If it was self defense, she shouldn't be serving any time. If she was putting up with 20 years of physical abuse and feared it could get worse, but killed him when fear for her life was not imminent, then perhaps some lesser charge of murder. No death penalty.

But if she murdered a man with malice aforethought because of verbal abuse? That's not a viable method of conflict resolution.
 

McBell

Unbound
There was a woman, here in NZ, who some time ago killed her husband who was controlling and verbally abusive. After 20 or so years of marriage she'd had enough, and this was the last resort for her to make it stop. She's now halfway through a 20 year prison sentence, and will probably be out in the next few years on parole.

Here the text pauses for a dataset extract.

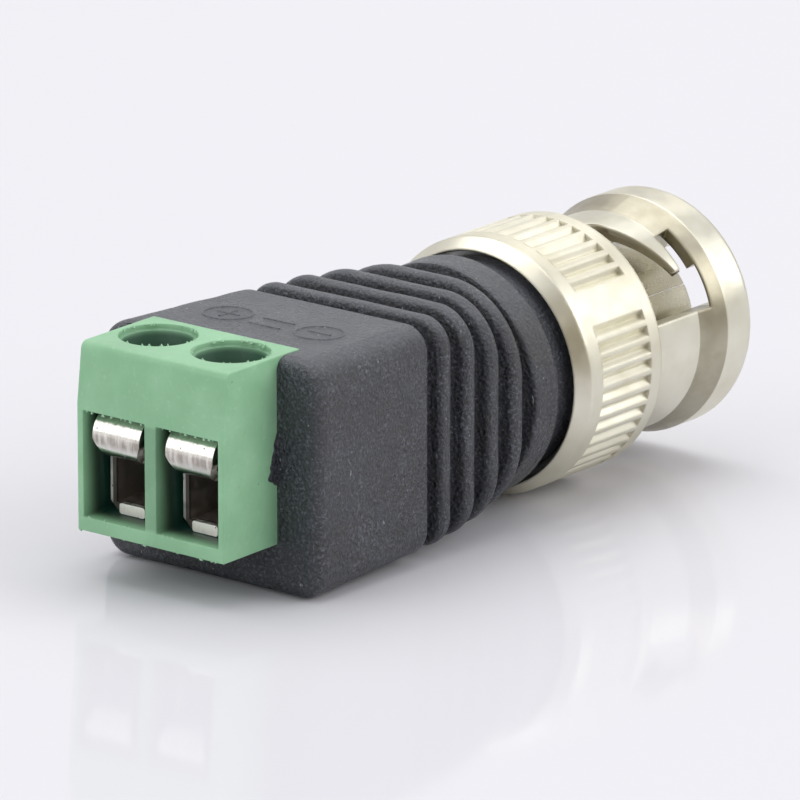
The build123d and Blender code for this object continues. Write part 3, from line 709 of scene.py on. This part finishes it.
# Terminal screws with a real thread of the same travel as the clamp cages, and a driver slot
LEAD, SHANK, ROOT, NECK, HEAD = 0.45, 1.3, 1.13, 1.12, 1.7
HEAD_HEIGHT, POINT_HEIGHT, THREAD_STEPS, AROUND = 0.85, 0.2, 8, 36
SLOT_HALF, SLOT_DEPTH = 0.3, 0.4
for side, cell_y in CELLS:
    low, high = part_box(side + "_terminal_screw")
    tip, top = low.z / MM, high.z / MM
    head_base = top - HEAD_HEIGHT
    # stations of (z, radius), where the thread's own radius takes the place of None
    levels = [(tip, 0.0), (tip, 0.95), (tip + POINT_HEIGHT, 1.1)]
    rows = int((head_base - 0.35 - tip - POINT_HEIGHT) / (LEAD / THREAD_STEPS))
    levels += [(tip + POINT_HEIGHT + (i + 1) * LEAD / THREAD_STEPS, None) for i in range(rows)]
    levels += [(head_base - 0.3, NECK), (head_base, NECK), (head_base, HEAD - 0.08)]
    levels += [(head_base + 0.08, HEAD), (top - 0.15, HEAD), (top - 0.05, HEAD - 0.06)]
    levels += [(top, HEAD - 0.16), (top, 0.0)]
    points = []
    for z, radius in levels:
        for k in range(AROUND):
            turn = math.tau * k / AROUND
            r = radius
            if r is None:
                wave = ((z - tip) / LEAD - k / AROUND) % 1
                crest = max(0, min(1, 2.6 * (0.5 - abs(wave - 0.5)) - 0.15))
                r = ROOT + (SHANK - 0.02 - ROOT) * crest
            points.append((SCREW_X + r * math.cos(turn), cell_y + r * math.sin(turn), z))
    screw = new_object(side + "_threaded_screw", points, faces_between(len(levels), AROUND))
    shape = bmesh.new()
    shape.from_mesh(screw.data)
    bmesh.ops.remove_doubles(shape, verts=shape.verts, dist=0.001)
    shape.to_mesh(screw.data)
    shape.free()
    slot_low = (1, cell_y - SLOT_HALF, top - SLOT_DEPTH)
    cut(screw, block("cut_slot", slot_low, (7, cell_y + SLOT_HALF, top + 1)))
    done(screw, side + "_screw", screw_steel, 40)
    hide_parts(side + "_terminal_screw")


# The plug's body, turned from its (x, radius) profile with broken edges and a rounded nose. The
# slits of its contact are sprung almost closed.
SLIT_START, SLIT_HALF, SLIT_TURN, BODY_AROUND = 37.75, 0.03, 57, 96
body_profile = [
    (BODY_REAR, 3.6), (BODY_REAR, 4.95), (19.05, HUB_RADIUS), (32.4, HUB_RADIUS), (32.4, 6.35),
    (32.45, 6.4), (33.5, 6.4), (33.55, 6.35), (33.55, 4.85), (34.6, 4.85), (34.6, 4.3),
    (35.2, 4.3), (35.2, 4.05), (42.4, 4.05), (42.6, 4.0), (42.72, 3.92), (42.75, 3.85),
    (42.75, 3.66), (42.7, 3.6), (33.0, 3.6), (33.0, 3.0), (22.0, 3.0), (22.0, 3.6),
]
points, faces = [], []
for x, radius in body_profile:
    for k in range(BODY_AROUND):
        turn = math.tau * k / BODY_AROUND
        points.append((x, -radius * math.sin(turn), radius * math.cos(turn)))
for i in range(len(body_profile)):
    here, there = i * BODY_AROUND, (i + 1) % len(body_profile) * BODY_AROUND
    for k in range(BODY_AROUND):
        n = (k + 1) % BODY_AROUND
        faces.append((here + k, there + k, there + n, here + n))
plug = new_object("turned_plug_body", points, faces)
for number in range(2):
    slit = block("cut_slit", (SLIT_START, -SLIT_HALF, -6), (44, SLIT_HALF, 6))
    slit.data.transform(Matrix.Rotation(math.radians(SLIT_TURN + 90 * number), 4, "X"))
    cut(plug, slit)
done(plug, "shell", bright_nickel, 35)
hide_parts("bnc_body")


# The waved spring, with its edges broken and a mesh of its own. In the plug it gives way when the
# coupling sleeve is pushed ahead, towards the washer before it
spring = softened_copy("waved_spring", "wave_spring", 0.03, 1)
done(spring, "shell", spring_steel, 40)
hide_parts("wave_spring")
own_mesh(spring)


# Camera at the photograph's place
view_direction = Vector((0.75144, 0.59311, -0.28908)).normalized()
camera_data = bpy.data.cameras.new("camera")
camera_data.sensor_width = 36
camera_data.lens = 412.26
camera_data.clip_start = 0.01
camera_data.clip_end = 20
camera = bpy.data.objects.new("camera", camera_data)
camera.location = Vector((-353.374, -295.695, 143.942)) * MM
right = view_direction.cross(Vector((0, 0, 1))).normalized()
up = right.cross(view_direction)
camera.rotation_euler = Matrix((right, up, -view_direction)).transposed().to_euler()
bpy.context.scene.collection.objects.link(camera)
bpy.context.scene.camera = camera

# Floor: it touches the boot's front lower edge and the knurled band's rear edge
front_touch = Vector((4.5, 0, BOOT_BASE)) * MM
rear_touch = Vector((28.9, 0, -7.32)) * MM
floor_x = (rear_touch - front_touch).normalized()
reach = 3.0
corners = [
    front_touch + floor_x * i * reach + Vector((0, j * reach, 0))
    for i, j in ((-1, -1), (1, -1), (1, 1), (-1, 1))
]
floor_mesh = bpy.data.meshes.new("floor")
floor_mesh.from_pydata(corners, [], [(0, 1, 2, 3)])
floor = bpy.data.objects.new("floor", floor_mesh)
bpy.context.scene.collection.objects.link(floor)
acrylic = Surface("pale_acrylic_floor", srgb(225, 224, 228), 0.07)
acrylic.flat("IOR", 1.13)
floor_mesh.materials.append(acrylic.material)

# Soft studio light. Reflections see a bright room with a dim, warm side to the right of the camera.
world = bpy.data.worlds.new("studio")
world.use_nodes = True
bpy.context.scene.world = world
tree = world.node_tree
tree.nodes.clear()


def world_node(kind, **settings):
    node = tree.nodes.new(kind)
    for name, value in settings.items():
        setattr(node, name, value)
    return node


output = world_node("ShaderNodeOutputWorld")
light = world_node("ShaderNodeBackground")
light.inputs["Color"].default_value = (0.96, 0.96, 1.0, 1)
light.inputs["Strength"].default_value = 0.56
shown = world_node("ShaderNodeBackground")
shown.inputs["Strength"].default_value = 0.95
place = world_node("ShaderNodeTexCoord")
towards = world_node("ShaderNodeVectorMath", operation="DOT_PRODUCT")
towards.inputs[1].default_value = Vector((-0.25, -0.95, 0.15)).normalized()
tree.links.new(place.outputs["Generated"], towards.inputs[0])
dim = world_node("ShaderNodeMapRange", interpolation_type="SMOOTHSTEP")
dim.inputs["From Min"].default_value = 0.45
dim.inputs["From Max"].default_value = 0.95
tree.links.new(towards.outputs["Value"], dim.inputs["Value"])
tint = world_node("ShaderNodeMix", data_type="RGBA")
tint.inputs["A"].default_value = (0.80, 0.79, 0.80, 1)
tint.inputs["B"].default_value = (0.36, 0.32, 0.25, 1)
tree.links.new(dim.outputs["Result"], tint.inputs["Factor"])
tree.links.new(tint.outputs["Result"], shown.inputs["Color"])
ray = world_node("ShaderNodeLightPath")
straight = world_node("ShaderNodeMath", operation="MAXIMUM")
tree.links.new(ray.outputs["Is Camera Ray"], straight.inputs[0])
tree.links.new(ray.outputs["Is Glossy Ray"], straight.inputs[1])
seen = world_node("ShaderNodeMath", operation="MAXIMUM")
tree.links.new(straight.outputs["Value"], seen.inputs[0])
tree.links.new(ray.outputs["Is Transmission Ray"], seen.inputs[1])
either = world_node("ShaderNodeMixShader")
tree.links.new(seen.outputs["Value"], either.inputs["Fac"])
tree.links.new(light.outputs["Background"], either.inputs[1])
tree.links.new(shown.outputs["Background"], either.inputs[2])
tree.links.new(either.outputs["Shader"], output.inputs["Surface"])


def soft_box(name, place, target, size, power):
    data = bpy.data.lights.new(name, "AREA")
    data.shape = "RECTANGLE"
    data.size, data.size_y = size
    data.energy = power
    lamp = bpy.data.objects.new(name, data)
    lamp.location = place
    lamp.rotation_euler = (Vector(target) - Vector(place)).to_track_quat("-Z", "Y").to_euler()
    bpy.context.scene.collection.objects.link(lamp)


centre = (0.02, 0, 0)
soft_box("overhead", (0.2, 0.2, 0.75), centre, (0.9, 0.9), 4.1)
soft_box("front_left", (-0.75, 0.25, 0.4), centre, (0.9, 0.7), 2.0)
soft_box("back_right", (0.45, -0.6, 0.4), centre, (0.7, 0.5), 2.5)

scene = bpy.context.scene
scene.view_settings.view_transform = "Standard"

Why should she get sentenced to death?
Was she sentenced to death?
Doesn't sound like it to me.

So I am confused by your question.
 

Shadow Wolf

Certified People sTabber & Business Owner
Are you talking about a murderer or about an innocent being sentenced to death?
I am talking about the the family of the victim, and also the family of the murderer, who will also be loosing a family member because the state demanded it.

The point isn't whether or not it's voluntary. The point is, as a society, we have no problem putting them at risk in this way. A flight is successful when it arrives safely at its destination. An execution is successful when the condemned inmate was rightfully convicted. Both situations carry the risk of error, the consequence of which is the loss of innocent lives, and yet for some reason you seem ok with one but not the other.
They are not comparable in such a way. One is an entirely voluntary risk, the other is state mandated.

That is a consequence that the murderer accepted for himself and his family when he chose to commit a capital crime in a jurisdiction that sanctions capital punishment.
Why should another family be deprived over it? Prison does disrupt families, and I do support removing murderers from society, at least for a time (each case should be reviewed strictly on a case-by-case basis), prison does not completely and permanently deprive the family. And if the condemned is innocent, now there are two families who have been unjustly deprived because the state demanded the one judged guilty should die.

What do you mean by 'last resort'? Why couldn't she just breakup?
It's not always that easy. If he was that controlling, he would have stalked her, and it could have put her at an even greater risk. It's an entirely discussion though really, and it's really not so simply of an answer as it involves knowledge of the dynamics of abusive relationships. And because she was with him for twenty years, it's very likely he severed her social ties, making it even harder to escape.
It's one of those things that are if it were really that easy, why doesn't happen more often?
 

Koldo

Outstanding Member
I am talking about the the family of the victim, and also the family of the murderer, who will also be loosing a family member because the state demanded it.

The murderer should have taken into consideration how his/her family would feel about this before he/she murdered.
Likewise, it is not like we are supposed to care whether people would suffer with their family member being jailed for life either.

It's not always that easy. If he was that controlling, he would have stalked her, and it could have put her at an even greater risk. It's an entirely discussion though really, and it's really not so simply of an answer as it involves knowledge of the dynamics of abusive relationships. And because she was with him for twenty years, it's very likely he severed her social ties, making it even harder to escape.
It's one of those things that are if it were really that easy, why doesn't happen more often?

I know it is not so simple. Yet, since no mention of a threat to her life has been mentioned I had to ask why she didn't just break up. There are many possible interpretations to the scenario he mentioned. What should be her punishment, according to my opinion, for doing such a crime could vary between nothing at all ( not guilty ) and death penalty, depending strictly on the circumstances. As such, I was seeking further information on that case.